I just want to flag something else about the remarkable "apology" issued by the Associate Editors of Hypatia, which a couple of readers flagged for me. It contains the following:
It is our position that the harms that have ensued from the publication of this article could and should have been prevented by a more effective review process. We are deeply troubled by this and are taking this opportunity to seriously reconsider our review policies and practices. While nothing can change the fact that the article was published, we are dedicated to doing what we can to make things right. Clearly, the article should not have been published, and we believe that the fault for this lies in the review process. In addition to the harms listed above imposed upon trans people and people of color, publishing the article risked exposing its author to heated critique that was both predictable and justifiable. A better review process would have both anticipated the criticisms that quickly followed the publication, and required that revisions be made to improve the argument in light of those criticisms.
The "open letter" is even more explicit that Prof. Tuvel is not, in the view of the signatories, a competent professional scholar, stating that, "Many published articles include some minor defects of scholarship; however, together the problems with this article are glaring," so much so that they demand retraction.

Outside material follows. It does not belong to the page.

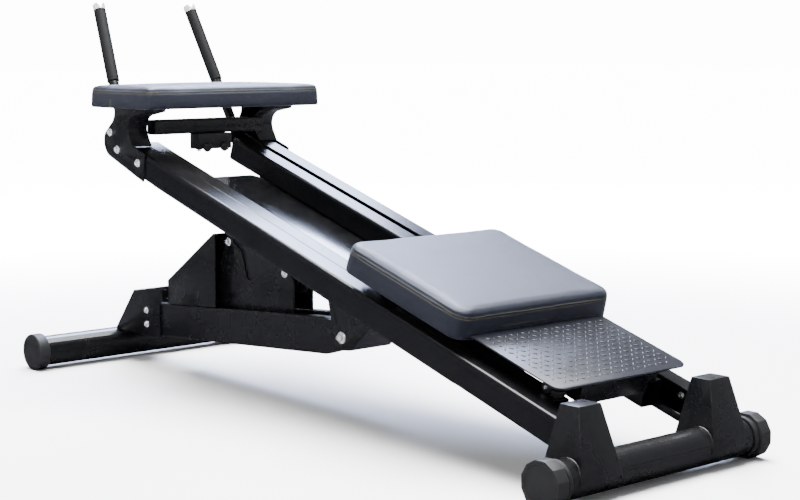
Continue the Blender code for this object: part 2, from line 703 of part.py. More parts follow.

I confess I've never seen anything like this in academic philosophy (admittedly most signatories to the "open letter" are not academic philosophers, but some are). A tenure-track assistant professor submits her article to a journal, it passes peer review, it is published, others take offense, and the Associate Editors of the journal declare that "Clearly, the article should not have been published" and that the abuse to which the author is being subjected is "both predictable and justifiable." Even the Synthese fiasco in 2011 did not involve behavior this egregious by the editors (and all the editors there stepped down not long after that fiasco).
I hope that Prof. Tuvel consults a lawyer about this defamation; and while it looks to me like defamation per se (i.e., damages are presumed since the critics are impugning her competence in her profession), I would imagine showing damage would not be hard. How can Prof. Tuvel, for example, now use this repudiated but allegedly peer-reviewed article as part of her tenure process? Indeed, how can her department or college support her for tenure when she has been so vilified as a scholar and professional by people who work in her fields? I wonder did any of those professing solidarity with those who specialize in taking offense consider the very tangible harm they are doing to the author of this article?
I would encourage someone to set up a petition to denounce the outrageous treatment of Prof. Tuvel by the Hypatia editors. I would be happy to correspond via e-mail about some draft language, though I will be off-line much of the rest of the day today.
We have been living with an "atmosphere of reckless attack" in philosophy (as one correspondent put it to me in 2014) for awhile now. I hope this proves to be the final straw, and that the community will finally stand up and denounce this misconduct that should be anathema to a scholarly community. If Prof. Tuvel does decide to seek legal redress for what has happened to her, I will organize fundraising on her behalf. It really is time to stop this madness.